■ PROBLEM TO SOLVE ■
Find the string "handed" in the records. Copy every line it appears in.

■ TASK INPUT ■
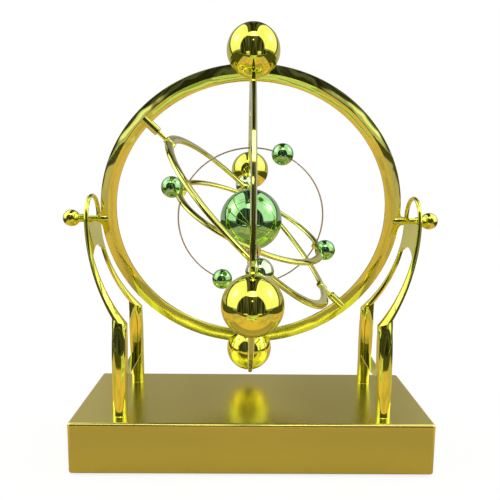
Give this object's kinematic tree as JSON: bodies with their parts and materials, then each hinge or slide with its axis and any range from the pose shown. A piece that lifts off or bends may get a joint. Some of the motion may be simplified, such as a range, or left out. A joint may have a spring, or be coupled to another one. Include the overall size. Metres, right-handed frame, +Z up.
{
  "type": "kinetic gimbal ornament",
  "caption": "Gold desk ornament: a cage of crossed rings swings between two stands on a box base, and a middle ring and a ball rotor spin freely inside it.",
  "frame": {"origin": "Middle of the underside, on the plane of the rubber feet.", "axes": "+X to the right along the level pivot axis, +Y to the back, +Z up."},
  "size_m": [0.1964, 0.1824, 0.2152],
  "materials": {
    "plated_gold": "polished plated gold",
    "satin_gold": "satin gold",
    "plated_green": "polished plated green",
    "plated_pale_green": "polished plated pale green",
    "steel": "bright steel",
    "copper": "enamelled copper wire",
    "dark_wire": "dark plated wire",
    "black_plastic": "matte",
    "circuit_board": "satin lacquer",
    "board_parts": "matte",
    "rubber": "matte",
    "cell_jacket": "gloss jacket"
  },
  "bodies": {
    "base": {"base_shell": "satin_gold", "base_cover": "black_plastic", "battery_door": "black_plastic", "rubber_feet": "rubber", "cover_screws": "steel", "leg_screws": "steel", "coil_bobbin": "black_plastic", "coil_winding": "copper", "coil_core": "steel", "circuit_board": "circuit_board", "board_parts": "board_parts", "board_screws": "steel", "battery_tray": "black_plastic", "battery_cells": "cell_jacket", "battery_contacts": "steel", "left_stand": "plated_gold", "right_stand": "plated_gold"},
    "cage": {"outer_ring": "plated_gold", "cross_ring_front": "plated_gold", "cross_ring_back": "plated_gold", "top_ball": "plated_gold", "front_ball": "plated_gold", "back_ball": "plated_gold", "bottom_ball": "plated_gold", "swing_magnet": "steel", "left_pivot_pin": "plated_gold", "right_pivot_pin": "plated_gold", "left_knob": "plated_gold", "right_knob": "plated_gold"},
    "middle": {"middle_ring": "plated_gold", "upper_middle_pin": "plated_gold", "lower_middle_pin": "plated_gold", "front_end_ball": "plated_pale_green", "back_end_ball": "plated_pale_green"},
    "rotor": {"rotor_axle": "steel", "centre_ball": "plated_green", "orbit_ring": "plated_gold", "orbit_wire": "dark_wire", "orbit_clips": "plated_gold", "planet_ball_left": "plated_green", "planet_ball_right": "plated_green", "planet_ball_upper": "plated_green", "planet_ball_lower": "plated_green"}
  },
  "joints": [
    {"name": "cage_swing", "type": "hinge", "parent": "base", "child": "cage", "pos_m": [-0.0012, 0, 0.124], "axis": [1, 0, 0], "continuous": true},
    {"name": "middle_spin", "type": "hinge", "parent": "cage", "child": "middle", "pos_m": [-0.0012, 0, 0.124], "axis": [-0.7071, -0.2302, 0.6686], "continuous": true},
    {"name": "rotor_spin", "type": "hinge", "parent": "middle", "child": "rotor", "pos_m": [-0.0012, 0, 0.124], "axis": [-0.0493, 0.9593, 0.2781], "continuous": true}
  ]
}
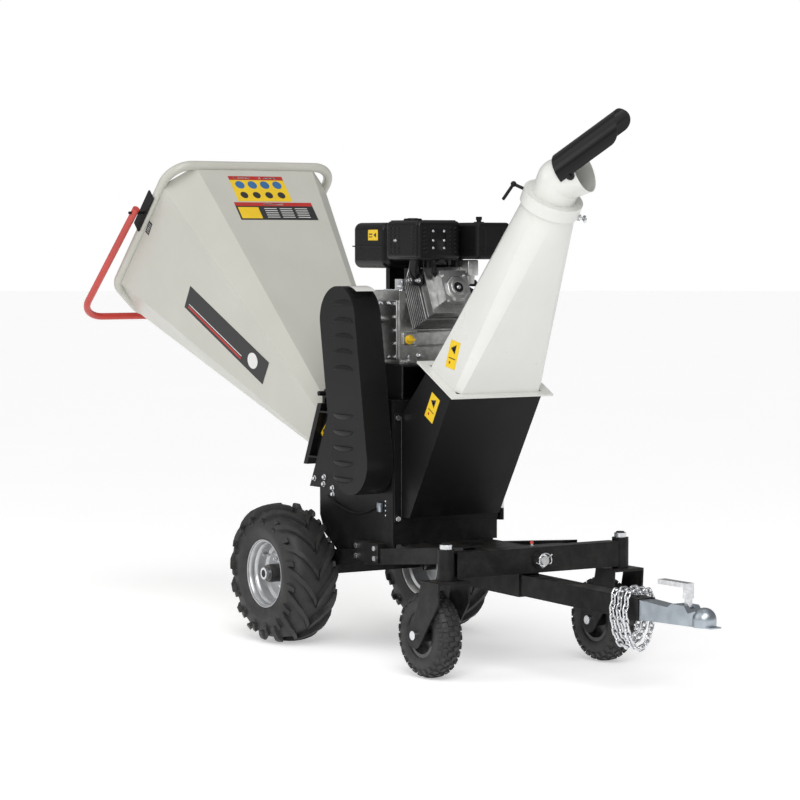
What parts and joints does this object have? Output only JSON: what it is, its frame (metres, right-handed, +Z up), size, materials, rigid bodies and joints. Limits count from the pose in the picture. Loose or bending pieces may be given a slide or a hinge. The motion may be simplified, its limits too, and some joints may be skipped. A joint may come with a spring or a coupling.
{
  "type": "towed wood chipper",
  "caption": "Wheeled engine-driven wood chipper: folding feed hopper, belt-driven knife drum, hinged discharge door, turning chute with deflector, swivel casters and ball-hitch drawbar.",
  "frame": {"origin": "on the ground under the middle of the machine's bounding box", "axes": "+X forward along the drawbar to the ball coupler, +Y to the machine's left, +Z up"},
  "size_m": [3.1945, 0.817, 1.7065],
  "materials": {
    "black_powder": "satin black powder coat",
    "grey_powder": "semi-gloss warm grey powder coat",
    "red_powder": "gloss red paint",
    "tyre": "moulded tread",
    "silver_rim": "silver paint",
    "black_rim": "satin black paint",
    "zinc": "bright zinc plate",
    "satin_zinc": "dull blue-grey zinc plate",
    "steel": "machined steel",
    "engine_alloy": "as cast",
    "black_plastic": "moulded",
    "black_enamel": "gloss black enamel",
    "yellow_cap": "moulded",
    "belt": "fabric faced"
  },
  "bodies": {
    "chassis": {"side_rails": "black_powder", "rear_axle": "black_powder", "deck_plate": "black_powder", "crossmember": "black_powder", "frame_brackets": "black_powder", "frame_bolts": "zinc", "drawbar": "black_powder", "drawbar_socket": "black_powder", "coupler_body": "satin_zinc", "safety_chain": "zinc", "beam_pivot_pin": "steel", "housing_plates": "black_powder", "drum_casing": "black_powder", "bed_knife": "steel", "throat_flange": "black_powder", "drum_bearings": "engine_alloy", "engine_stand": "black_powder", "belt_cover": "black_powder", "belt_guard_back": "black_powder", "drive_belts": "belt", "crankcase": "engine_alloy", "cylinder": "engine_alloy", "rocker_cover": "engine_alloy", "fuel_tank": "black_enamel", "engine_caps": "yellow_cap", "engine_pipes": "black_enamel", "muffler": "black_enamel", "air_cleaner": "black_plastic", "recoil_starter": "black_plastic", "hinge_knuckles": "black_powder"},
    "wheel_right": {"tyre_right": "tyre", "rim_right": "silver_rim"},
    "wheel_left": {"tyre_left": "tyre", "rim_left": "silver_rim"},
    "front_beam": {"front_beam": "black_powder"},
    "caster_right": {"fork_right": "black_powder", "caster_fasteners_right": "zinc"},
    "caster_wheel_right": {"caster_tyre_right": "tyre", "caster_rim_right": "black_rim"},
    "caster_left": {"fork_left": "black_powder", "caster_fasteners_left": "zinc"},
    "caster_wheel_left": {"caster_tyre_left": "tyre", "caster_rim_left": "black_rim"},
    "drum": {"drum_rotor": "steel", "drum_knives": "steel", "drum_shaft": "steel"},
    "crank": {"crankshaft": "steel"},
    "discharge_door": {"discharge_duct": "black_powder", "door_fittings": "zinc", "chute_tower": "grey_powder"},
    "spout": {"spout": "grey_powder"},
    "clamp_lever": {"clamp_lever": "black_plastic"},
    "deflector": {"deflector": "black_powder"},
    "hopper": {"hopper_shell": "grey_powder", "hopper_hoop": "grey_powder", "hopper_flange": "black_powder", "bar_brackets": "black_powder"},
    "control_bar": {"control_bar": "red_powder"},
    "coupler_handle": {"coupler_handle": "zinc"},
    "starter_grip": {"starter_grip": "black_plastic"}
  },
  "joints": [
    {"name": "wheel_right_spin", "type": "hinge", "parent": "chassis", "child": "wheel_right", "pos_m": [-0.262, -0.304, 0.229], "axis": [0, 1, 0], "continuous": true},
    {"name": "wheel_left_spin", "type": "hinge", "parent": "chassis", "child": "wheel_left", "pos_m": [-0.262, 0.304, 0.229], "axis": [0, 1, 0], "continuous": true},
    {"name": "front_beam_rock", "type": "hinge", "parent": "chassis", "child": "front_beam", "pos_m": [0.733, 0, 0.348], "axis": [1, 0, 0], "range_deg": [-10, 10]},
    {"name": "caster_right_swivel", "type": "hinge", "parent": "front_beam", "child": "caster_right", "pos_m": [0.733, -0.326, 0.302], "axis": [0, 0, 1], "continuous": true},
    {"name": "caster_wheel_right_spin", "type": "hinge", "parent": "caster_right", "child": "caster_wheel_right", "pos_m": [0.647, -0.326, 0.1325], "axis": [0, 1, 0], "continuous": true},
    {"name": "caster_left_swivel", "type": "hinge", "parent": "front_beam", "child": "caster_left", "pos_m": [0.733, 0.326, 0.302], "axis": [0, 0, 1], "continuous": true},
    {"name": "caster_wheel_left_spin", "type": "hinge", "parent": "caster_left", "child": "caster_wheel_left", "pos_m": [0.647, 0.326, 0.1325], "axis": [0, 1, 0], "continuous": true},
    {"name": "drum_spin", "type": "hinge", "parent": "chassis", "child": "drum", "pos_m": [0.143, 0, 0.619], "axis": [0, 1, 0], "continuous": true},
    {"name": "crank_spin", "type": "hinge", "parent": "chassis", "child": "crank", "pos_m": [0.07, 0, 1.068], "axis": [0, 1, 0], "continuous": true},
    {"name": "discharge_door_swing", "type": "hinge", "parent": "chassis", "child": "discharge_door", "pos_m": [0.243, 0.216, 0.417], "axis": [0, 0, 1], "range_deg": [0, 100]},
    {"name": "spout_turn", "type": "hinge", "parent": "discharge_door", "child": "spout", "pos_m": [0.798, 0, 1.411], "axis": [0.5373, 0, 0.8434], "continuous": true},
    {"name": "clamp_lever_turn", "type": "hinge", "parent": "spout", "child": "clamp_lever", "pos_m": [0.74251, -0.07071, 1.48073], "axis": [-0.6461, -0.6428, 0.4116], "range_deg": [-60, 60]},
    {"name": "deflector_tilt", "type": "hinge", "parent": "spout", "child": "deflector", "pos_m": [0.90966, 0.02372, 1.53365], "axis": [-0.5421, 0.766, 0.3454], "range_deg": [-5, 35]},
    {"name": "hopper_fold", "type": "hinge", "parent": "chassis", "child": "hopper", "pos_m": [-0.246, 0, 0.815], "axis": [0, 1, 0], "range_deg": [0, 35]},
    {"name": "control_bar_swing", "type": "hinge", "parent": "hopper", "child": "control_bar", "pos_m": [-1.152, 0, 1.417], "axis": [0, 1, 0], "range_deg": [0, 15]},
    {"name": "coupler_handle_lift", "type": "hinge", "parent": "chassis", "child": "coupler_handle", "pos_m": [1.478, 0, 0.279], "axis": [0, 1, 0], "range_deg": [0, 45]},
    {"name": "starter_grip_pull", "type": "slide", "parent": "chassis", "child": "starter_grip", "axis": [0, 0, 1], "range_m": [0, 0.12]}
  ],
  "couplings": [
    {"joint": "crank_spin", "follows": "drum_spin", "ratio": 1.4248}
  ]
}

■ TASK OUTPUT ■
Give this object's kinematic tree as JSON: bodies with their parts and materials, then each hinge or slide with its axis and any range from the pose shown. A piece that lifts off or bends may get a joint. Some of the motion may be simplified, such as a range, or left out. A joint may have a spring, or be coupled to another one. Include the overall size. Metres, right-handed frame, +Z up.
What parts and joints does this object have? Output only JSON: what it is, its frame (metres, right-handed, +Z up), size, materials, rigid bodies and joints. Limits count from the pose in the picture. Loose or bending pieces may be given a slide or a hinge. The motion may be simplified, its limits too, and some joints may be skipped. A joint may come with a spring or a coupling.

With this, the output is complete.